◆ **Listed records**

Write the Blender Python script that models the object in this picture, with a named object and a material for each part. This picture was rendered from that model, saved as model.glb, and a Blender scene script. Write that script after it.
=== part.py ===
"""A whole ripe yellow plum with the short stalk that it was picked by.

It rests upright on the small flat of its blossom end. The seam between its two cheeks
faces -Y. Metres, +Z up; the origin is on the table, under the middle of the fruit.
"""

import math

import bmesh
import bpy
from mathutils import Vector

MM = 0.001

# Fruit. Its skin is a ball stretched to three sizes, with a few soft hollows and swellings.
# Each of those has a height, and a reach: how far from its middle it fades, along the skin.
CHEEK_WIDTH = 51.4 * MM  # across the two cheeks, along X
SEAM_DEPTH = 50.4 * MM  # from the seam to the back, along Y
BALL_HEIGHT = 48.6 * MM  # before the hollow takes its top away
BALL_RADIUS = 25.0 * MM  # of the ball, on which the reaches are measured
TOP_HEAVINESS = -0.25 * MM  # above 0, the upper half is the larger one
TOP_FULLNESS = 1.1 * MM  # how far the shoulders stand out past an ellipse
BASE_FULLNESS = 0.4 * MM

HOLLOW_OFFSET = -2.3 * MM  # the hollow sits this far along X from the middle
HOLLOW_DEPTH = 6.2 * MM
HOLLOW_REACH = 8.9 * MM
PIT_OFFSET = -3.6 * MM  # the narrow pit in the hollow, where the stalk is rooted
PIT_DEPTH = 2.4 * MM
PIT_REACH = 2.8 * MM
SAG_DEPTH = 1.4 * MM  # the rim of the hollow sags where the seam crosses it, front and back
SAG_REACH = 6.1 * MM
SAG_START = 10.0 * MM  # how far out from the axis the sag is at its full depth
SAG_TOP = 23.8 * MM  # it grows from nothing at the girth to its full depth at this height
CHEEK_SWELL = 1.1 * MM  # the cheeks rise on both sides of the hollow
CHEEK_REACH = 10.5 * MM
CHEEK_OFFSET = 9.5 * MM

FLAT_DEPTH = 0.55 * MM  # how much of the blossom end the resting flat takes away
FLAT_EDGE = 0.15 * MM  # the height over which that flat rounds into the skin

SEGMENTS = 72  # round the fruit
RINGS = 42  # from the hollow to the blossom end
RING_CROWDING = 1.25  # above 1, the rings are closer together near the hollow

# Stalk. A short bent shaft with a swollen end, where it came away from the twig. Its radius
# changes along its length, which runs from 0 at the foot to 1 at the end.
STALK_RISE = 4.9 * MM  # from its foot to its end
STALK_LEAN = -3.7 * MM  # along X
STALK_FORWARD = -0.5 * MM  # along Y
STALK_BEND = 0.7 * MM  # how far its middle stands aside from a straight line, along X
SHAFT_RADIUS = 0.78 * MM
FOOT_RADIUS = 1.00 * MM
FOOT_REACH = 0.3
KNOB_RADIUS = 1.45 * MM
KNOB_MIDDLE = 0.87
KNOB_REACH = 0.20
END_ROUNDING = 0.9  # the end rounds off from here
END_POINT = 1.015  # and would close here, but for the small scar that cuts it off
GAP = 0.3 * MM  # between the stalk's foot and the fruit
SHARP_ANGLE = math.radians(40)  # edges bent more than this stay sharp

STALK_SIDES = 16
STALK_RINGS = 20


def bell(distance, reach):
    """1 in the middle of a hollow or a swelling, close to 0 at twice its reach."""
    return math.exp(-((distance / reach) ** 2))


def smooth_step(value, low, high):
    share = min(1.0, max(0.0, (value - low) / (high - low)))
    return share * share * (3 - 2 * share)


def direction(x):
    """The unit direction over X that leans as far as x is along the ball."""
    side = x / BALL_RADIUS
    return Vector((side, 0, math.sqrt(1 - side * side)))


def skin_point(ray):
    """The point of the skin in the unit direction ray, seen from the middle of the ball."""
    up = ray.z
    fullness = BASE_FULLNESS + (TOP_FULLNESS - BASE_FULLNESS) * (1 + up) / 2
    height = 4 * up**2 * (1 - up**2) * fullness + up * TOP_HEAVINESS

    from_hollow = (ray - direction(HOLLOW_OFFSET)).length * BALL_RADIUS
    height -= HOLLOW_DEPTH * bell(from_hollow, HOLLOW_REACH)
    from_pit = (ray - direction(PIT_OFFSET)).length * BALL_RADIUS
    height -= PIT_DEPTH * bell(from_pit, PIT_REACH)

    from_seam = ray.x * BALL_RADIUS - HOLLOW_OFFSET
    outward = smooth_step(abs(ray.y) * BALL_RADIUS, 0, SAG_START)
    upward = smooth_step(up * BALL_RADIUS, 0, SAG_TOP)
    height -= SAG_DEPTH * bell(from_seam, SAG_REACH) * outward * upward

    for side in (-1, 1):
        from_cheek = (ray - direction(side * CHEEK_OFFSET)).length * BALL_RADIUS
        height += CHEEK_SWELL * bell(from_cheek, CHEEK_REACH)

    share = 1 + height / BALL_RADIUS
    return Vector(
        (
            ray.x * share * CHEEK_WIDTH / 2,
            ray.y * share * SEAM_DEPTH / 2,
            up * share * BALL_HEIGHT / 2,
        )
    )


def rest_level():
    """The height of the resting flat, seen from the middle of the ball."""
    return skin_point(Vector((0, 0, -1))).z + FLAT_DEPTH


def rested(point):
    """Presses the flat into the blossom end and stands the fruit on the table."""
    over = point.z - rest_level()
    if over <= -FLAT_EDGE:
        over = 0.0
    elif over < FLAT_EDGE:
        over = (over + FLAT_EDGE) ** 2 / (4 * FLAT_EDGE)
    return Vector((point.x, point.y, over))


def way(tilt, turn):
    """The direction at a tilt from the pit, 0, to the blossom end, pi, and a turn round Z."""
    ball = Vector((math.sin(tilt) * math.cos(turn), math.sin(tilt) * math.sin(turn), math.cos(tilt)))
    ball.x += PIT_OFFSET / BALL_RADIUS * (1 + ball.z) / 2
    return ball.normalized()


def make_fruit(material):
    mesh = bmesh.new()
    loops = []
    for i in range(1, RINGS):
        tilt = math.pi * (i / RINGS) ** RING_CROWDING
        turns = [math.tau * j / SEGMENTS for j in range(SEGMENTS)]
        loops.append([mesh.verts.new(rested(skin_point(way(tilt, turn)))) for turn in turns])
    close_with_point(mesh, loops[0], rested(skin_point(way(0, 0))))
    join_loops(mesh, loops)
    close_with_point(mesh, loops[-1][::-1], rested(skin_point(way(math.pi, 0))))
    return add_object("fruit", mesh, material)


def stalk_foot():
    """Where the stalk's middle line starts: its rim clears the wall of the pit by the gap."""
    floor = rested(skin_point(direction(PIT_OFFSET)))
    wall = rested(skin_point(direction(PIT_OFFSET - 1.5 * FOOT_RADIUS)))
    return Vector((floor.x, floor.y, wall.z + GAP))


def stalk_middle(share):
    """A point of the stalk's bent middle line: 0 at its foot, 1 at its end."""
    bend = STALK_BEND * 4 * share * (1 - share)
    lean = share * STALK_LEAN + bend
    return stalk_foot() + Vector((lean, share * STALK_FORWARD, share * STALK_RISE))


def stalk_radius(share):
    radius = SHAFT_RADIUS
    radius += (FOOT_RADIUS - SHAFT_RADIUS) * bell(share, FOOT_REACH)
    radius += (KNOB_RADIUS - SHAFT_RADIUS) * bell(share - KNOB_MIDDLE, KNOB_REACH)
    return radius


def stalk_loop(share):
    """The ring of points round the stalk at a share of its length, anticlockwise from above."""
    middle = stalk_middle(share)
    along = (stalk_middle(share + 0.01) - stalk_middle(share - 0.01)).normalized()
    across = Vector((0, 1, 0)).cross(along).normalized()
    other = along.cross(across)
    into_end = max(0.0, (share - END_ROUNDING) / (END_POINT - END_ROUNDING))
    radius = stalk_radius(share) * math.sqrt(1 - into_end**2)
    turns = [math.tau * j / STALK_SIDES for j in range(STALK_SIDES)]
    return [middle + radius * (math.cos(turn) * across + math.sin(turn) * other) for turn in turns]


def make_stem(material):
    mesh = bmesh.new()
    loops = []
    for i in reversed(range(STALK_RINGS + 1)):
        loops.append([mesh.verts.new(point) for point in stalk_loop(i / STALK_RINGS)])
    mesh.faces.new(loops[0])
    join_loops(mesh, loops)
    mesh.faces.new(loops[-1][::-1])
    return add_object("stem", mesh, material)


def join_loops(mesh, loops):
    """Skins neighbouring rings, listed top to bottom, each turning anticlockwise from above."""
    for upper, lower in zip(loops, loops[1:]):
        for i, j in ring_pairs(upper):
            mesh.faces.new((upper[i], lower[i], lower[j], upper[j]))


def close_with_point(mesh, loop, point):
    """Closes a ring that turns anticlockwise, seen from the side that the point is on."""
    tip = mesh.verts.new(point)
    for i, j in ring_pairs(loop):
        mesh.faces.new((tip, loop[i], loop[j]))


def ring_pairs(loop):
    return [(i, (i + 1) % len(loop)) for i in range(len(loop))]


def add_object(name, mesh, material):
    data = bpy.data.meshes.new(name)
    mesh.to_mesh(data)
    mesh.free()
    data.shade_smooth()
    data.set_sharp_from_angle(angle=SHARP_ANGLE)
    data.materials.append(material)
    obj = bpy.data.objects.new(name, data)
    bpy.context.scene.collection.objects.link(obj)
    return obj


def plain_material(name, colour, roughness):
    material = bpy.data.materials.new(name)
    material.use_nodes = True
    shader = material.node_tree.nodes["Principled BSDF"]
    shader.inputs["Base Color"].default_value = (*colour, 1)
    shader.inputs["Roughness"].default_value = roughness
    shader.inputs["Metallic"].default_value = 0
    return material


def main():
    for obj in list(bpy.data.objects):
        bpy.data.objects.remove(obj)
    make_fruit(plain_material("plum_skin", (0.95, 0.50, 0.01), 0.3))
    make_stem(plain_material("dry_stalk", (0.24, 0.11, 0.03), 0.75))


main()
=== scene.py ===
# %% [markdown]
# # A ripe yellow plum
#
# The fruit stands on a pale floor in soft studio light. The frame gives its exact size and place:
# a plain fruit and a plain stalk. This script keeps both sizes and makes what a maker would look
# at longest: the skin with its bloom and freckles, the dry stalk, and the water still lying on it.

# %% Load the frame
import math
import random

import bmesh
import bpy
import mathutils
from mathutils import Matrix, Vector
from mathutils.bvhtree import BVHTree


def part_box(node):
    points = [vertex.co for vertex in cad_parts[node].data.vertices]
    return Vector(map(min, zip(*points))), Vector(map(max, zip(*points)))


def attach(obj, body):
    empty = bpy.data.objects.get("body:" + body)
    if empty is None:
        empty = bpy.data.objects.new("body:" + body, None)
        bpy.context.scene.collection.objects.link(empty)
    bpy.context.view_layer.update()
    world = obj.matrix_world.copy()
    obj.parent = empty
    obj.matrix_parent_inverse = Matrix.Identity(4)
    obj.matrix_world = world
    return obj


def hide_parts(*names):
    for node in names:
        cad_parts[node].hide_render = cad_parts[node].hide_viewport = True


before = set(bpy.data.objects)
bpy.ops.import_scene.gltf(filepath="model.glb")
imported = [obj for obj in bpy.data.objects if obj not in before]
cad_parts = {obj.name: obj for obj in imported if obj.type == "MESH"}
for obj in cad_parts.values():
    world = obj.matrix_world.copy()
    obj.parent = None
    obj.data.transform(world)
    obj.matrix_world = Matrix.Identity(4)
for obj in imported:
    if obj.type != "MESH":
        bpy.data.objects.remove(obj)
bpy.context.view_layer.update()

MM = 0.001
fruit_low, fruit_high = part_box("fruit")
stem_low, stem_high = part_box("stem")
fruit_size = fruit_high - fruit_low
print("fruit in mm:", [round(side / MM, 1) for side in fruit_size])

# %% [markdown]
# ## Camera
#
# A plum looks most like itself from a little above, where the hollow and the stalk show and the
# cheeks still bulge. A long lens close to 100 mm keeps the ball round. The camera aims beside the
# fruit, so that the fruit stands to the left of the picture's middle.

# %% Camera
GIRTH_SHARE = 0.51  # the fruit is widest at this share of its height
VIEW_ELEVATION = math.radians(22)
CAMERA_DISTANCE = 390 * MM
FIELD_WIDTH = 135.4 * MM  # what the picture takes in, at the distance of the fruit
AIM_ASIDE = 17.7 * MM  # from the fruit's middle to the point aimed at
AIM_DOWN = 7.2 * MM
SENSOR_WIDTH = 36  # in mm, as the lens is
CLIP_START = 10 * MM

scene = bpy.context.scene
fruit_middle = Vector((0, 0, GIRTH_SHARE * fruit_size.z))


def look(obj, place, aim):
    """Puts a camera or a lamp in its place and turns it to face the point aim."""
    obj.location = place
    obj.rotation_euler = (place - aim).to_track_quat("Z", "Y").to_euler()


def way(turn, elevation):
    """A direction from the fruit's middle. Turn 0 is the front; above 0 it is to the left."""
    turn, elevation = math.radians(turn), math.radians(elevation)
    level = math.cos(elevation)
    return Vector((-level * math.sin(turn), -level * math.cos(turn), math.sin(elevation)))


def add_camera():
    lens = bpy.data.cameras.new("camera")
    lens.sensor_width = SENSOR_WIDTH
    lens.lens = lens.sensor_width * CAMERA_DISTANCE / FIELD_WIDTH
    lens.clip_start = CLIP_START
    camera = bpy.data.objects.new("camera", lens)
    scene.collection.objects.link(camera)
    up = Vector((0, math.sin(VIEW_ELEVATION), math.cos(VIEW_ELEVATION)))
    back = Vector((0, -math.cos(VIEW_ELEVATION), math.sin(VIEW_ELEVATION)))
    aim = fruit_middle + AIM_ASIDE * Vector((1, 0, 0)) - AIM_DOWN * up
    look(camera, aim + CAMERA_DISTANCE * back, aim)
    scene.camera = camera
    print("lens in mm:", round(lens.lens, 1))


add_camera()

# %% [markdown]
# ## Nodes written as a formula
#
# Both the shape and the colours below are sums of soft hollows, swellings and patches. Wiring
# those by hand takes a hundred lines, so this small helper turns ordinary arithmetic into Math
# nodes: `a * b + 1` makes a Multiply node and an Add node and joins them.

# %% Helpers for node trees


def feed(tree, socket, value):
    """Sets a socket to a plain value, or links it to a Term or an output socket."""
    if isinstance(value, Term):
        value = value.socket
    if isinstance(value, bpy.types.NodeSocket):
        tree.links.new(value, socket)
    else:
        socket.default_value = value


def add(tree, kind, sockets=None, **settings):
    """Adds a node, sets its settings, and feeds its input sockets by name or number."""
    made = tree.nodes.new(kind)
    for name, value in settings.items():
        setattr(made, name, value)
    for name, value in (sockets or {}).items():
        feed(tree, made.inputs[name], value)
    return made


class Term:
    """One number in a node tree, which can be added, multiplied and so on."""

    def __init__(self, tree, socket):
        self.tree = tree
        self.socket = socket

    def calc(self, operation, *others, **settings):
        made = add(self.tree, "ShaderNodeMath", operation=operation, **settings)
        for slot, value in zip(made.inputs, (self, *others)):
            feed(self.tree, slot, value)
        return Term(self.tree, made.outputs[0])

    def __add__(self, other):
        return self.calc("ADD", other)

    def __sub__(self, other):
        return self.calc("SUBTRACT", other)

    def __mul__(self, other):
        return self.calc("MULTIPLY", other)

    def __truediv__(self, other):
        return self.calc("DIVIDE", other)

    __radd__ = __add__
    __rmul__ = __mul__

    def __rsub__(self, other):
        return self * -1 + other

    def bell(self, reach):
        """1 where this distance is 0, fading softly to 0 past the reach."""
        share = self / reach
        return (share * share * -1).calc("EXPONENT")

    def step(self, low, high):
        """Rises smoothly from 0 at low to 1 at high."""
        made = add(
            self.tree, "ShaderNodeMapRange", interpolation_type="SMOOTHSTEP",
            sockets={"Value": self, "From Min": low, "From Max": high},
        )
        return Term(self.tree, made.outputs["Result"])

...

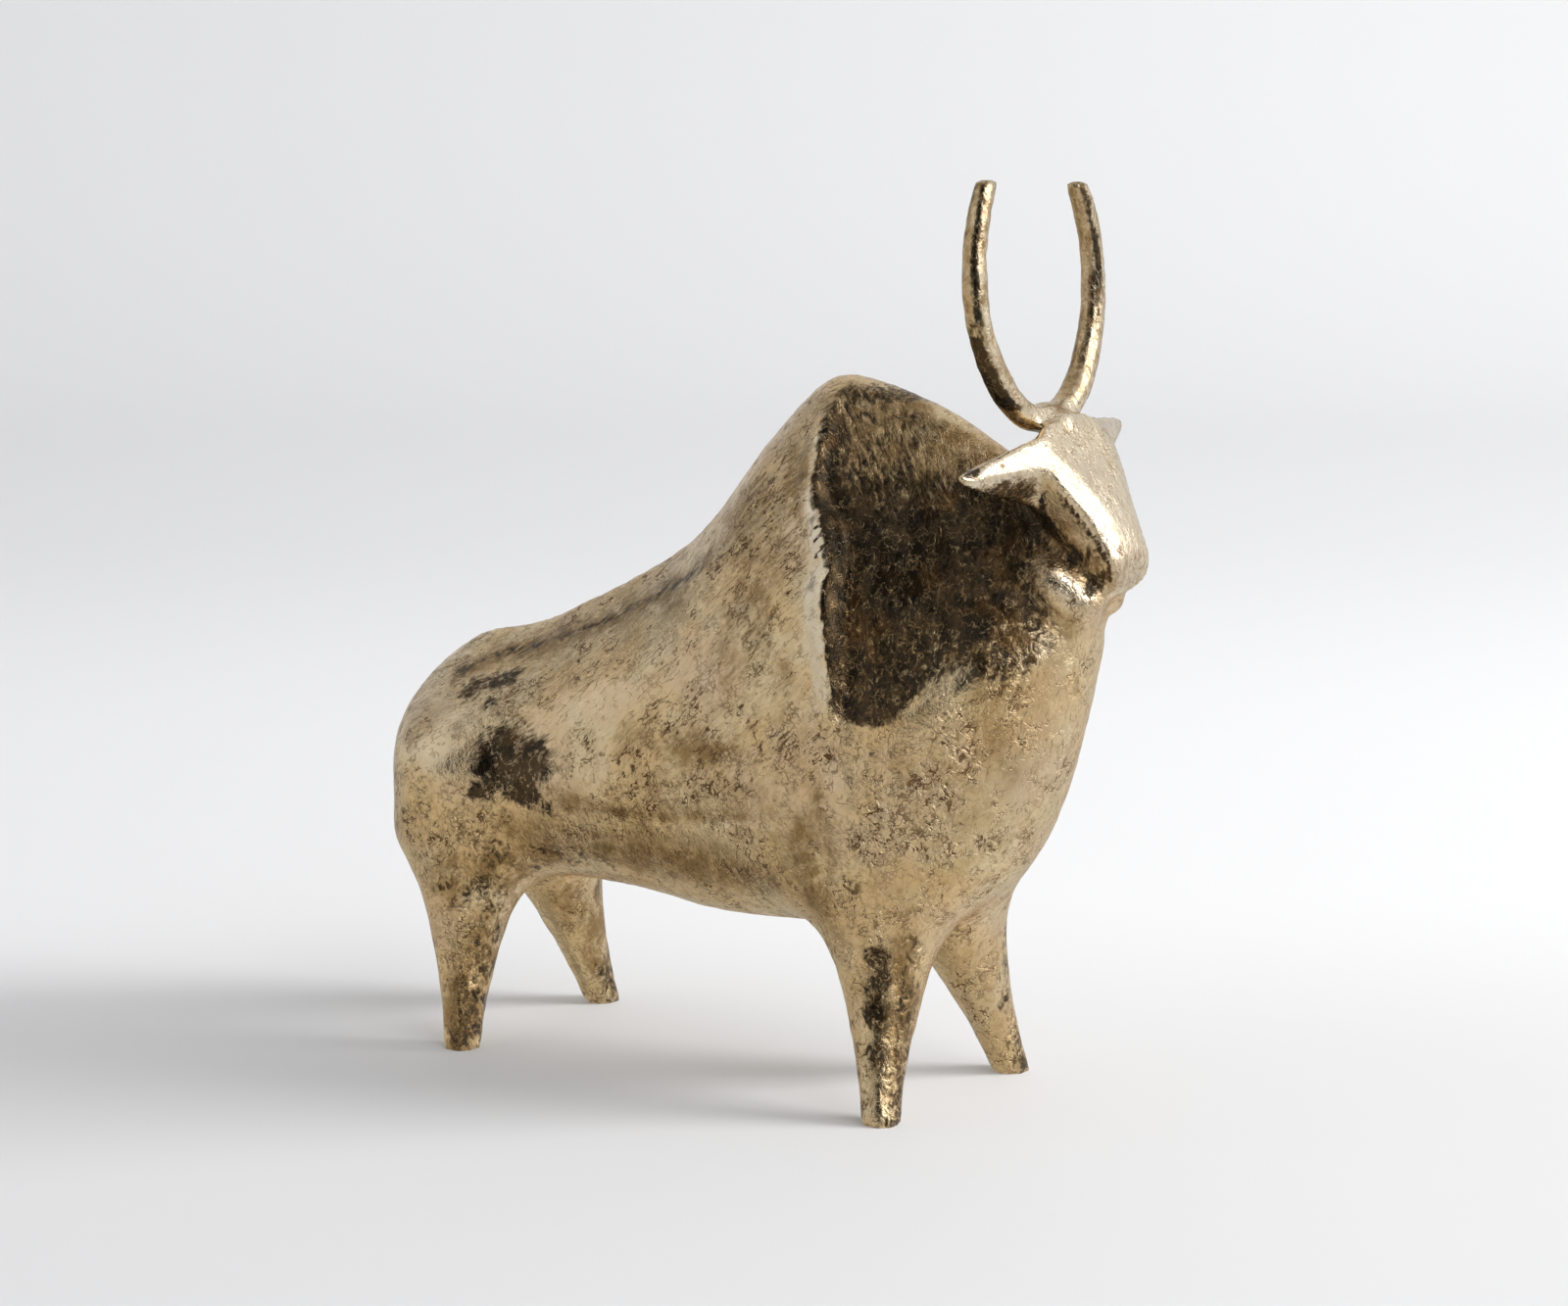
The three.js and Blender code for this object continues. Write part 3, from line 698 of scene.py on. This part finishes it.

◆ **Given request**
Return verbatim the lines that run from the line containing "for node in" through the line containing "side in fruit_size])", inclusive.

◆ **Expected output**
    for node in names:
        cad_parts[node].hide_render = cad_parts[node].hide_viewport = True


before = set(bpy.data.objects)
bpy.ops.import_scene.gltf(filepath="model.glb")
imported = [obj for obj in bpy.data.objects if obj not in before]
cad_parts = {obj.name: obj for obj in imported if obj.type == "MESH"}
for obj in cad_parts.values():
    world = obj.matrix_world.copy()
    obj.parent = None
    obj.data.transform(world)
    obj.matrix_world = Matrix.Identity(4)
for obj in imported:
    if obj.type != "MESH":
        bpy.data.objects.remove(obj)
bpy.context.view_layer.update()

MM = 0.001
fruit_low, fruit_high = part_box("fruit")
stem_low, stem_high = part_box("stem")
fruit_size = fruit_high - fruit_low
print("fruit in mm:", [round(side / MM, 1) for side in fruit_size])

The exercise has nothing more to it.